Task instructions
Your task is to repeat all of the material exactly.

___

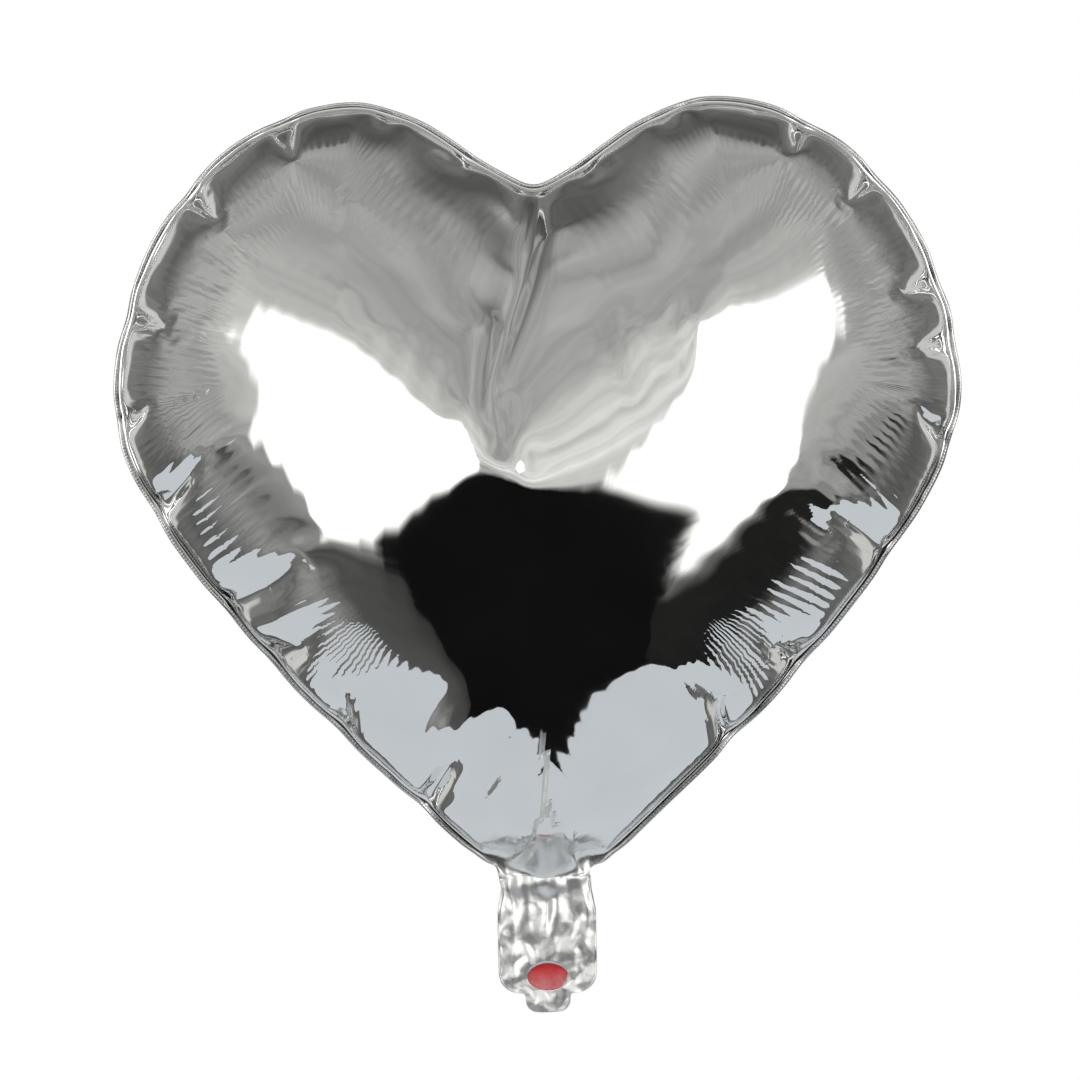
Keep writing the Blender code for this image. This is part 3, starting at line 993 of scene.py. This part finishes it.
def foil_surface(finish):
    """Mirror-bright film: fine ripples run in from the seal, and crumples roughen the tail."""
    surface = Surface("silver_foil_film", Metallic=1.0)
    along = surface.read("along")
    inwards = surface.read("inwards")
    ripple = surface.read("ripple")
    limp = surface.read("limp")
    streaks = surface.node("ShaderNodeCombineXYZ", None, {"X": along * 260.0, "Y": inwards * 14.0, "Z": 0.0})
    uneven = surface.cloudy(streaks, 1.0, 2.0)
    drift = surface.node("ShaderNodeCombineXYZ", None, {"X": along * 40.0, "Y": inwards * 20.0, "Z": 5.0})
    swerve = surface.cloudy(drift, 1.0, 1.0)
    comb = surface.maths("SINE", along * (2 * math.pi / RIPPLE_PITCH) + swerve * 9.0, 0.0)
    facets = surface.node(
        "ShaderNodeTexVoronoi", {"feature": "F1"}, {"Vector": surface.place(), "Scale": 230.0}, "Distance"
    )
    creases = surface.cloudy(surface.place(), 420.0, 3.0, 0.6)
    height = ripple * finish.ripple * (comb * 0.45 + uneven * 1.1)
    height = height + limp * (facets * 0.00016 + creases * 0.00009)
    surface.bumped(height)
    haze = surface.cloudy(surface.place(), 35.0, 4.0)
    surface.feed(surface.shader.inputs["Roughness"], haze * 0.03 + (limp * 0.34 + (finish.gloss - 0.01)))
    dulled = tuple(channel * 0.90 for channel in finish.foil)
    surface.feed(surface.shader.inputs["Base Color"], surface.mixed(haze, dulled, tuple(finish.foil)))
    return surface.material


def seal_surface(finish):
    """The sealed rim: the same foil, matt from the hot bar and finely ribbed across."""
    surface = Surface("crimped_seal", Metallic=1.0)
    ribs = surface.maths("SINE", surface.read("along") * (2 * math.pi / RIB_PITCH), 0.0)
    grain = surface.cloudy(surface.place(), 900.0, 2.0)
    surface.bumped(ribs * 0.00001 + grain * 0.00001)
    surface.feed(surface.shader.inputs["Roughness"], grain * 0.15 + 0.24)
    dulled = tuple(channel * 0.62 for channel in finish.foil)
    surface.feed(surface.shader.inputs["Base Color"], surface.mixed(grain, dulled, tuple(finish.foil)))
    return surface.material


def film_surface(finish):
    """Thin milky film of the valve."""
    surface = Surface("milky_valve_film", Transmission_Weight=0.35, IOR=1.5)
    cloud = surface.cloudy(surface.place(), 160.0, 3.0)
    wrinkles = surface.cloudy(surface.place((1.0, 1.0, 3.0)), 500.0, 2.0)
    surface.bumped(wrinkles * 0.00012)
    surface.feed(surface.shader.inputs["Roughness"], cloud * 0.2 + 0.15)
    shaded = tuple(channel * 0.82 for channel in finish.film)
    surface.feed(surface.shader.inputs["Base Color"], surface.mixed(cloud, shaded, tuple(finish.film)))
    return surface.material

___

Complete answer
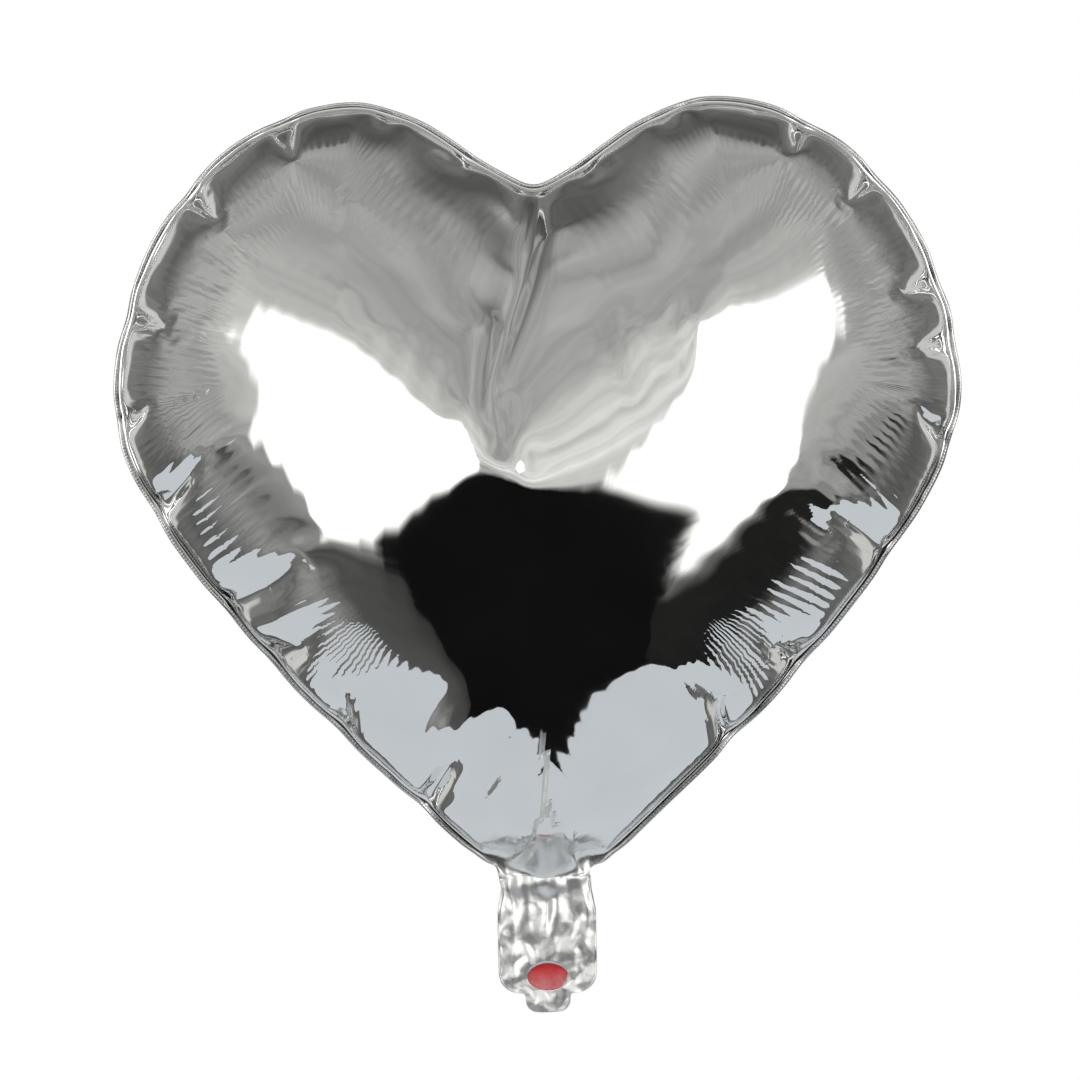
Keep writing the Blender code for this image. This is part 3, starting at line 993 of scene.py. This part finishes it.
def foil_surface(finish):
    """Mirror-bright film: fine ripples run in from the seal, and crumples roughen the tail."""
    surface = Surface("silver_foil_film", Metallic=1.0)
    along = surface.read("along")
    inwards = surface.read("inwards")
    ripple = surface.read("ripple")
    limp = surface.read("limp")
    streaks = surface.node("ShaderNodeCombineXYZ", None, {"X": along * 260.0, "Y": inwards * 14.0, "Z": 0.0})
    uneven = surface.cloudy(streaks, 1.0, 2.0)
    drift = surface.node("ShaderNodeCombineXYZ", None, {"X": along * 40.0, "Y": inwards * 20.0, "Z": 5.0})
    swerve = surface.cloudy(drift, 1.0, 1.0)
    comb = surface.maths("SINE", along * (2 * math.pi / RIPPLE_PITCH) + swerve * 9.0, 0.0)
    facets = surface.node(
        "ShaderNodeTexVoronoi", {"feature": "F1"}, {"Vector": surface.place(), "Scale": 230.0}, "Distance"
    )
    creases = surface.cloudy(surface.place(), 420.0, 3.0, 0.6)
    height = ripple * finish.ripple * (comb * 0.45 + uneven * 1.1)
    height = height + limp * (facets * 0.00016 + creases * 0.00009)
    surface.bumped(height)
    haze = surface.cloudy(surface.place(), 35.0, 4.0)
    surface.feed(surface.shader.inputs["Roughness"], haze * 0.03 + (limp * 0.34 + (finish.gloss - 0.01)))
    dulled = tuple(channel * 0.90 for channel in finish.foil)
    surface.feed(surface.shader.inputs["Base Color"], surface.mixed(haze, dulled, tuple(finish.foil)))
    return surface.material


def seal_surface(finish):
    """The sealed rim: the same foil, matt from the hot bar and finely ribbed across."""
    surface = Surface("crimped_seal", Metallic=1.0)
    ribs = surface.maths("SINE", surface.read("along") * (2 * math.pi / RIB_PITCH), 0.0)
    grain = surface.cloudy(surface.place(), 900.0, 2.0)
    surface.bumped(ribs * 0.00001 + grain * 0.00001)
    surface.feed(surface.shader.inputs["Roughness"], grain * 0.15 + 0.24)
    dulled = tuple(channel * 0.62 for channel in finish.foil)
    surface.feed(surface.shader.inputs["Base Color"], surface.mixed(grain, dulled, tuple(finish.foil)))
    return surface.material


def film_surface(finish):
    """Thin milky film of the valve."""
    surface = Surface("milky_valve_film", Transmission_Weight=0.35, IOR=1.5)
    cloud = surface.cloudy(surface.place(), 160.0, 3.0)
    wrinkles = surface.cloudy(surface.place((1.0, 1.0, 3.0)), 500.0, 2.0)
    surface.bumped(wrinkles * 0.00012)
    surface.feed(surface.shader.inputs["Roughness"], cloud * 0.2 + 0.15)
    shaded = tuple(channel * 0.82 for channel in finish.film)
    surface.feed(surface.shader.inputs["Base Color"], surface.mixed(cloud, shaded, tuple(finish.film)))
    return surface.material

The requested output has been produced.